TASK: Extract every record, keeping each one exactly as it is.

DATA FOR THE TASK:
** start **
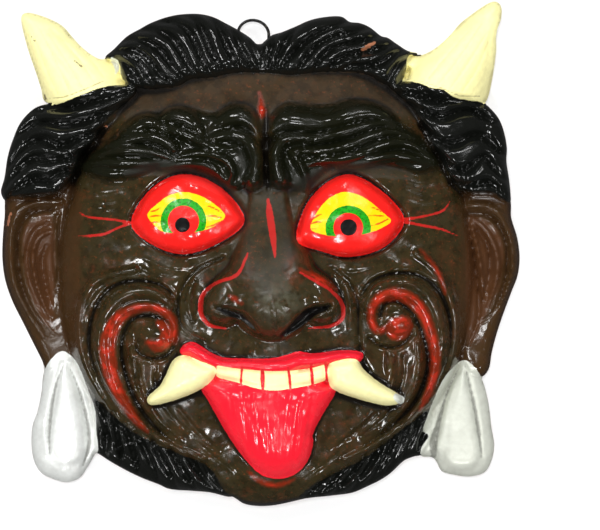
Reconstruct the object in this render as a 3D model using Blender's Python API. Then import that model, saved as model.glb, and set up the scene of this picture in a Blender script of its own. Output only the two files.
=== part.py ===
"""Wall mask of a horned guardian face in fired clay, with its wire hanging loop.

The mask lies on its flat back rim, face up: +X to its left ear's side as seen from the front
(the viewer's right), +Y to the crown, +Z out of the face. The origin is under the middle of
its outline. The relief is drawn in millimetres, as a potter builds it: a domed face, with
rolls of clay laid on it, pads raised from it and grooves cut into it.
"""

import math

import bmesh
import bpy
import numpy as np

MM = 0.001

# Driving sizes, in millimetres.
FACE_CENTRE = (3.0, -9.0)
FACE_HALF = (104.0, 117.0)
HAIR_CENTRE = (-1.0, 4.0)
HAIR_HALF = (131.0, 119.0)
BEARD_HALF = (FACE_HALF[0] + 6, FACE_HALF[1] + 1)
RIM = 5.0
# Domes of clay: height at the edge and at the top, and how fast the edge turns up.
FACE_DOME = (9.0, 40.0, 0.42)
HAIR_DOME = (10.0, 35.0, 0.6)
BEARD_DOME = (8.0, 34.0, 0.6)
# Grounds that stand above the face or the rim.
MOUTH_RISE = 6.0
NOSE_RISE = 1.0
DROP_RISE = 2.0
# The hollow behind: how far its oval lies inside the face's, and its height.
HOLLOW_INSET = (12.0, 13.0)
HOLLOW_TOP = 32.0
NOSE_HOLLOW = ((6.0, -12.0, 10.0), (18.0, 34.0, 31.0))
WIRE_RADIUS = 0.75
LOOP_RADIUS = 7.75
LOOP_CENTRE = (-3.5, 109.25)
LOOP_HEIGHT = 6.0
LOOP_END = 84.0
LOOP_BEND = 3.0
HOLE_RADIUS = 1.7
HOLE_LENGTH = 36.0

# Pads of clay: height above the ground, and width of the rounded edge.
BROW_PAD = (6, 4)
TONGUE_PAD = (12, 15)
TEETH_PAD = (5, 3)
TUSK_PAD = (9, 8)
EAR_PAD = (8, 6)
EARRING_PAD = (6, 5)
DROP_PAD = (8, 6)
HORN_PAD = (10, 8)
SIDE_HAIR_PAD = (8, 7)
CROWN_PAD = (9, 7)
BEARD_PAD = (7, 6)

# Grooves: half width, and height below the clay beside them.
EYE_RIM_CUT = (2.8, -2.8)
TONGUE_CUT = (1.5, -0.8)
TOOTH_CUT = (0.9, -2.5)
SIDE_HAIR_CUT = (4.6, -5.5)
CROWN_CUT = (3.6, -5)
BEARD_CUT = (3.2, -4.5)

# Fillets where a pad or roll meets what it lies on.
JOIN_FILLET = 0.8
LIP_FILLET = 1.5
BROW_FILLET = 1.6
NOSE_FILLET = 7
BALL_FILLET = 2

# How finely the clay is cut: the spacing of the drawing grid, and the share of its faces kept.
GRID_STEP = 1.0
KEPT_FACES = 0.069


# ---------------------------------------------------------------------------
# Drawing tools: smooth lines, tapers and cross-sections
# ---------------------------------------------------------------------------

def spline(rows, closed=False, spans=5):
    """Smooth line through rows of numbers: x, y and whatever follows them."""
    knots = np.array(rows, float)
    if closed:
        knots = np.vstack([knots[-1], knots, knots[0], knots[1]])
    else:
        knots = np.vstack([2 * knots[0] - knots[1], knots, 2 * knots[-1] - knots[-2]])
    t = np.linspace(0, 1, spans, endpoint=False)[:, None]
    pieces = []
    for a, b, c, d in zip(knots, knots[1:], knots[2:], knots[3:]):
        bend = 2 * a - 5 * b + 4 * c - d + t * (3 * (b - c) + d - a)
        pieces.append(b + 0.5 * t * (c - a + t * bend))
    pieces.append(knots[-2][None])
    return np.vstack(pieces)


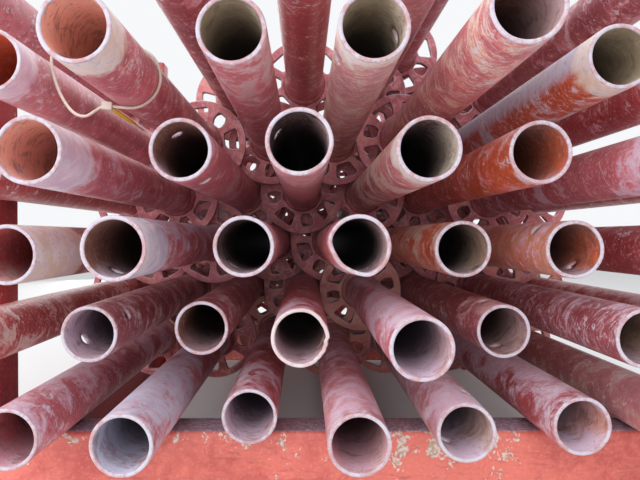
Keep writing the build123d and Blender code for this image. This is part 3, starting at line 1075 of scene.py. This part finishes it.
** end **
REPLY:
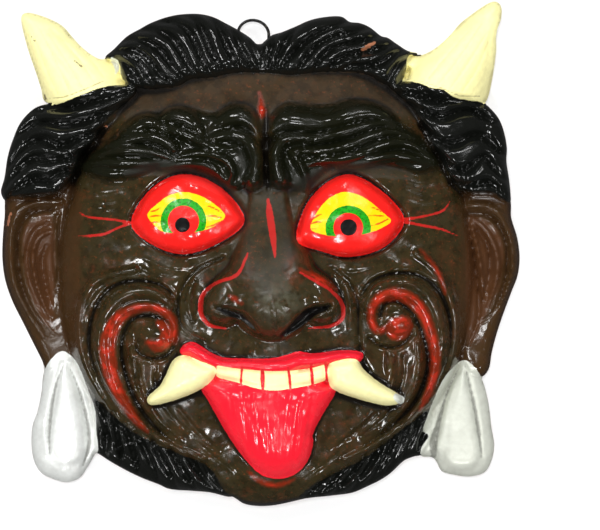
Reconstruct the object in this render as a 3D model using Blender's Python API. Then import that model, saved as model.glb, and set up the scene of this picture in a Blender script of its own. Output only the two files.
=== part.py ===
"""Wall mask of a horned guardian face in fired clay, with its wire hanging loop.

The mask lies on its flat back rim, face up: +X to its left ear's side as seen from the front
(the viewer's right), +Y to the crown, +Z out of the face. The origin is under the middle of
its outline. The relief is drawn in millimetres, as a potter builds it: a domed face, with
rolls of clay laid on it, pads raised from it and grooves cut into it.
"""

import math

import bmesh
import bpy
import numpy as np

MM = 0.001

# Driving sizes, in millimetres.
FACE_CENTRE = (3.0, -9.0)
FACE_HALF = (104.0, 117.0)
HAIR_CENTRE = (-1.0, 4.0)
HAIR_HALF = (131.0, 119.0)
BEARD_HALF = (FACE_HALF[0] + 6, FACE_HALF[1] + 1)
RIM = 5.0
# Domes of clay: height at the edge and at the top, and how fast the edge turns up.
FACE_DOME = (9.0, 40.0, 0.42)
HAIR_DOME = (10.0, 35.0, 0.6)
BEARD_DOME = (8.0, 34.0, 0.6)
# Grounds that stand above the face or the rim.
MOUTH_RISE = 6.0
NOSE_RISE = 1.0
DROP_RISE = 2.0
# The hollow behind: how far its oval lies inside the face's, and its height.
HOLLOW_INSET = (12.0, 13.0)
HOLLOW_TOP = 32.0
NOSE_HOLLOW = ((6.0, -12.0, 10.0), (18.0, 34.0, 31.0))
WIRE_RADIUS = 0.75
LOOP_RADIUS = 7.75
LOOP_CENTRE = (-3.5, 109.25)
LOOP_HEIGHT = 6.0
LOOP_END = 84.0
LOOP_BEND = 3.0
HOLE_RADIUS = 1.7
HOLE_LENGTH = 36.0

# Pads of clay: height above the ground, and width of the rounded edge.
BROW_PAD = (6, 4)
TONGUE_PAD = (12, 15)
TEETH_PAD = (5, 3)
TUSK_PAD = (9, 8)
EAR_PAD = (8, 6)
EARRING_PAD = (6, 5)
DROP_PAD = (8, 6)
HORN_PAD = (10, 8)
SIDE_HAIR_PAD = (8, 7)
CROWN_PAD = (9, 7)
BEARD_PAD = (7, 6)

# Grooves: half width, and height below the clay beside them.
EYE_RIM_CUT = (2.8, -2.8)
TONGUE_CUT = (1.5, -0.8)
TOOTH_CUT = (0.9, -2.5)
SIDE_HAIR_CUT = (4.6, -5.5)
CROWN_CUT = (3.6, -5)
BEARD_CUT = (3.2, -4.5)

# Fillets where a pad or roll meets what it lies on.
JOIN_FILLET = 0.8
LIP_FILLET = 1.5
BROW_FILLET = 1.6
NOSE_FILLET = 7
BALL_FILLET = 2

# How finely the clay is cut: the spacing of the drawing grid, and the share of its faces kept.
GRID_STEP = 1.0
KEPT_FACES = 0.069


# ---------------------------------------------------------------------------
# Drawing tools: smooth lines, tapers and cross-sections
# ---------------------------------------------------------------------------

def spline(rows, closed=False, spans=5):
    """Smooth line through rows of numbers: x, y and whatever follows them."""
    knots = np.array(rows, float)
    if closed:
        knots = np.vstack([knots[-1], knots, knots[0], knots[1]])
    else:
        knots = np.vstack([2 * knots[0] - knots[1], knots, 2 * knots[-1] - knots[-2]])
    t = np.linspace(0, 1, spans, endpoint=False)[:, None]
    pieces = []
    for a, b, c, d in zip(knots, knots[1:], knots[2:], knots[3:]):
        bend = 2 * a - 5 * b + 4 * c - d + t * (3 * (b - c) + d - a)
        pieces.append(b + 0.5 * t * (c - a + t * bend))
    pieces.append(knots[-2][None])
    return np.vstack(pieces)


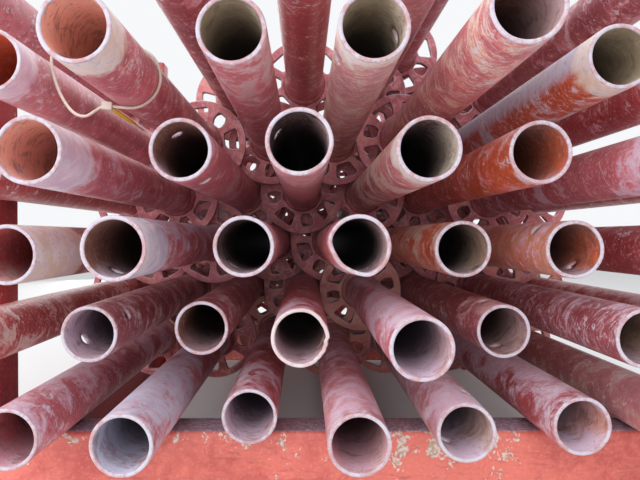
Keep writing the build123d and Blender code for this image. This is part 3, starting at line 1075 of scene.py. This part finishes it.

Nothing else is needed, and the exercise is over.